Wife and I found a fun bar game. Dungeon Mayhem, easy to carry in a coat pocket, plays quickly and easy to teach. You pick one of four D&D characters and play their deck to be the last one surviving. It isn’t well balanced, the rogue seems to be the most consistent, but easy to play even a couple beers in.

Got Arkham Horror 3rd edition for Christmas and finally tried it.

…and everyone had a frustrating miserable time.

I could write a ton about this, but basically it felt like they copied (exactly) the monster mechanics from the card game in how tough it was to deal with monsters while throwing them at you in traditional Arkham Horror numbers. It’s the exact same card game mechanics where monsters “engage” you and you have to spend an action to fight or evade them, with any monsters still left alive (or unexhausted from not being evaded) getting an automatic free hit after the players go.

But in the card game there weren’t as many monsters, you got 3 actions, and no restrictions on repeating them. In AH3, you only get 2 actions and cannot repeat any. So absolute most you can kill one monster per turn. Oh yeah and half the monsters are fast hunters who can attack you from across the entire board for half your health in one shot. It’s virtually a death sentence to attack more than one monster in a space, yet the monsters will always be clustered due to how spawning works (they all spawn in the same spot and move towards that same spot).

Just blargh. It really feels like the card game where it was balanced around 3 unrestricted actions per turn, but last minute they cut it down to 2 non-repeatable ones in AH3 for no reason without rebalancing it. Imagine dealing with monsters the card game way, but only equipped with the action point system from Eldritch.

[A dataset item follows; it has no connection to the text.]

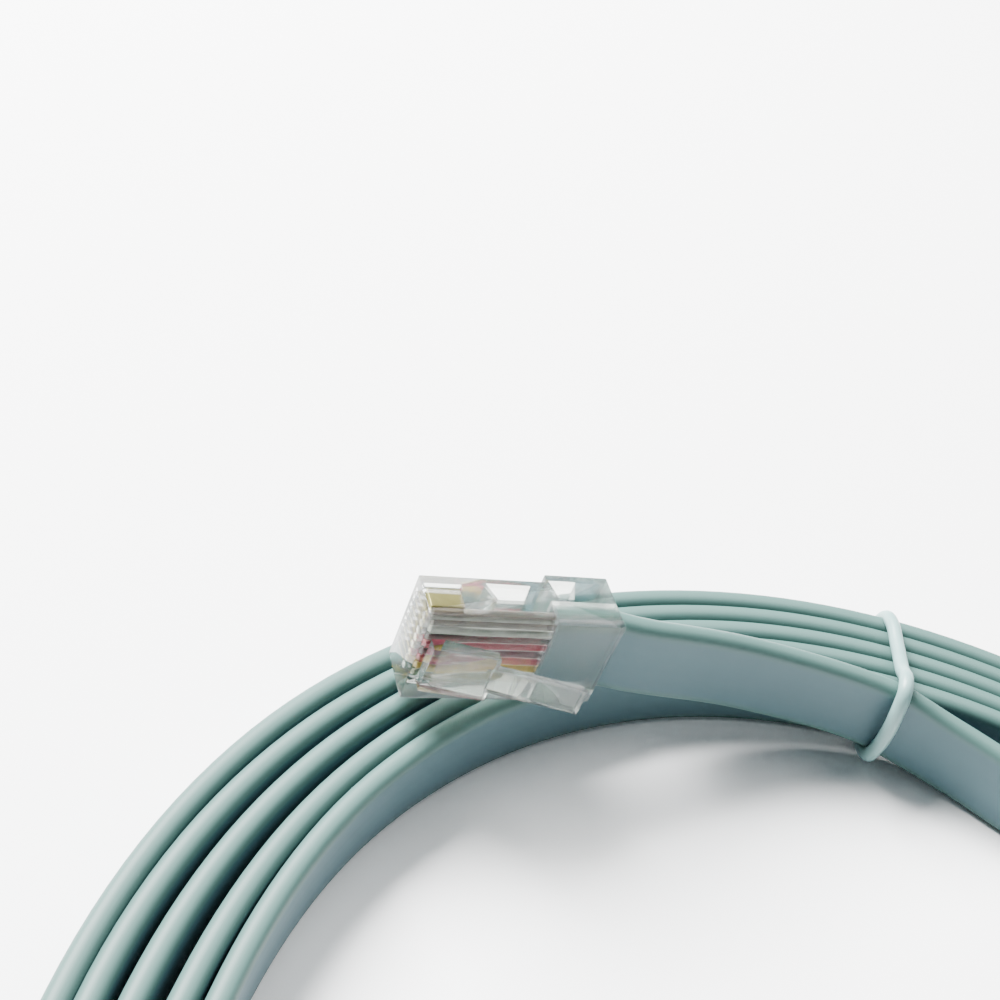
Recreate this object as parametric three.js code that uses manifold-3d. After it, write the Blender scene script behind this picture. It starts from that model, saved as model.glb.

We called the game after 6 turns because even with boosted strength and a shotgun, we just couldn’t come close to dealing with the flood of monsters (half the monster in the “beginner” scenario are hounds of tindalos, for crying out loud!).

We’ll give it another shot but if it continues to be like the first game, this thing is getting sold so fast. It came off like a half baked attempt to transition the card game over into a traditional Arkham Horror game.

Picked up the following this weekend but haven’t played either yet: Dinosaur Island, Villainous. Have we talked about either of these? Rules look good on both and have decent ratings. I’m sure someone in the old thread talked about DI but wasn’t sure on the Villain game.

I picked up games as gifts for my kids: Forbidden Sky, Gizmos, and Near and Far. We played Forbidden Sky yesterday (opened early) and it’s amazing how Leacock continues to keep pumping out these games, but with subtly different ideas every time. This one is a more overt continuation of the trilogy than Forbidden Desert was (your FD airship appears on the starting platform for FS), and features some interesting mechanics. I’m not sure it’s as elegant as either of the other two yet, and the components are kind of gimmicky. To escape the… sky?.. you have to complete a for-real electrical circuit, which makes the included rocket flash and make blast-off noises. The next entry will probably be something like Forbidden Space? Forbidden Moon? Forbidden Planet.